■ EXERCISE
Up to and including the line with "FRONT_POWER = 1.7", reproduce the listing below exactly, beginning at its first line.

---+---

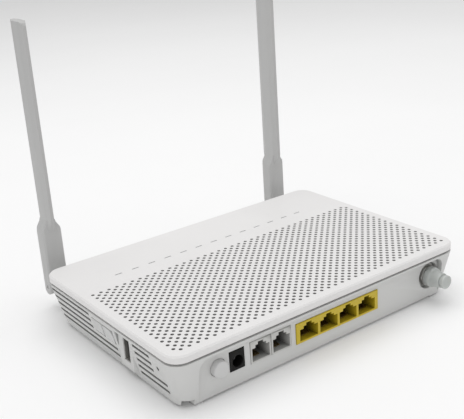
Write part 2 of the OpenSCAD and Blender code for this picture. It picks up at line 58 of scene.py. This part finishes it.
CAMERA_PLACE = (mm(-275.1), mm(-369.4), mm(233.5))
CAMERA_HEADING = 54.48      # degrees from +X towards +Y
CAMERA_DIP = 20.46          # degrees below the horizon
CAMERA_ROLL = -3.94         # degrees
CAMERA_LENS = 67.18         # mm
CAMERA_SENSOR = 36          # mm wide
CAMERA_CLIP = (0.01, 60)    # metres
FLOOR_HALF = 9.0            # metres from its centre to its edges
WORLD_LIGHT = 0.61
OVERHEAD_POWER = 8.9        # watts
FRONT_POWER = 1.7           # watts


def camera():
    """Camera at the viewing angle of the photograph, with no lens shift."""
    heading, dip, roll = (math.radians(a) for a in (CAMERA_HEADING, CAMERA_DIP, CAMERA_ROLL))
    forward = Vector((math.cos(dip) * math.cos(heading), math.cos(dip) * math.sin(heading),
                      -math.sin(dip)))
    level = Vector((math.sin(heading), -math.cos(heading), 0))
    upright = level.cross(forward)
    right = math.cos(roll) * level + math.sin(roll) * upright
    up = math.cos(roll) * upright - math.sin(roll) * level
    data = bpy.data.cameras.new("camera")
    data.lens = CAMERA_LENS
    data.sensor_width = CAMERA_SENSOR
    data.sensor_fit = "HORIZONTAL"
    data.clip_start, data.clip_end = CAMERA_CLIP
    obj = bpy.data.objects.new("camera", data)
    bpy.context.scene.collection.objects.link(obj)
    turn = Matrix((right, up, -forward)).transposed().to_4x4()
    obj.matrix_world = Matrix.Translation(CAMERA_PLACE) @ turn
    bpy.context.scene.camera = obj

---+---

■ RESPONSE
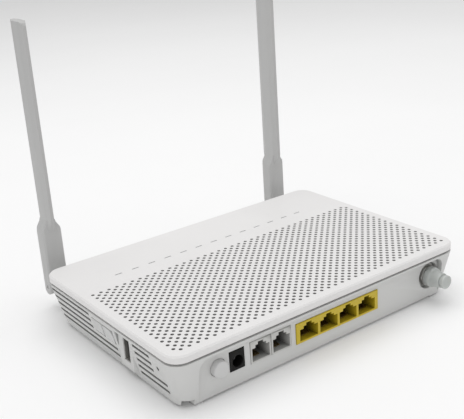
Write part 2 of the OpenSCAD and Blender code for this picture. It picks up at line 58 of scene.py. This part finishes it.
CAMERA_PLACE = (mm(-275.1), mm(-369.4), mm(233.5))
CAMERA_HEADING = 54.48      # degrees from +X towards +Y
CAMERA_DIP = 20.46          # degrees below the horizon
CAMERA_ROLL = -3.94         # degrees
CAMERA_LENS = 67.18         # mm
CAMERA_SENSOR = 36          # mm wide
CAMERA_CLIP = (0.01, 60)    # metres
FLOOR_HALF = 9.0            # metres from its centre to its edges
WORLD_LIGHT = 0.61
OVERHEAD_POWER = 8.9        # watts
FRONT_POWER = 1.7           # watts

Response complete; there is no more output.